My daughter wanted our family to be together this Thanksgiving. And so I, reluctantly, full of fears, loaded my car with a box full of a Thanksgiving feast. In the beginning of the journey, I watched every car on the highway nervously. We said the travel prayer, asking God to let us come and go safely, a prayer we have been saying for forty years, long before the Intifada, or Oslo made it necessary. I felt better after that. I tried not to think about the elections which will decide the course of Israeli history.

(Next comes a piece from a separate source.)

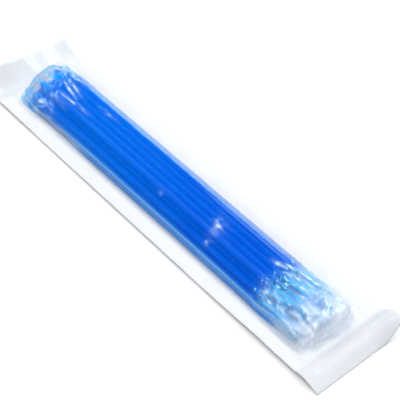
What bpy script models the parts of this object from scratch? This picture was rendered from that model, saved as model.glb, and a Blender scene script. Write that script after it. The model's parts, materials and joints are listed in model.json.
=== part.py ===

And you know what? When we arrived, safely, unpacked the food, set the table, we did forget, for a little while. Surrounded by all the people I love, passing the warm, good food around the table, giving some comfort to Mom and Dad, seeing some smiles on their faces as we invaded their small, quiet world with our talk and laughter, and small children that made a mess, spinning Chanukah dreidels, eating gold foil wrapped chocolate money, setting up plastic bowling pins on the living room carpet, and spreading playing cards over the couch. I had somehow entered the old world again, the good world, the world I grew up in, the world in which I raised my own four children.
It was, for an hour or two at least, a reminder of all those things we are fighting so hard for, we Israeli Jews. All the things we so deserve after all that has happened to us.
I knew the feeling would not last, because there were fellow Jews to mourn over, and that couldn’t, shouldn’t be forgotten. We needed to bring that into the world we are creating, day by day. But for those few hours, I felt great thanks for the things that God in His goodness, has granted me to rejoice in.
I’m going to sleep now. I don’t know how I’ll feel in the morning. But I’m hoping some of that good, old world I love will force its shape, insist on its place in the world I inhabit, even as corrupt men full of sickening evil insist on reshaping it in their own image. But I have learned something: I will see many more days of thanksgiving, if only I have the courage to insist upon them.
God bless you all. Have a Happy Chanukah. Insist on it.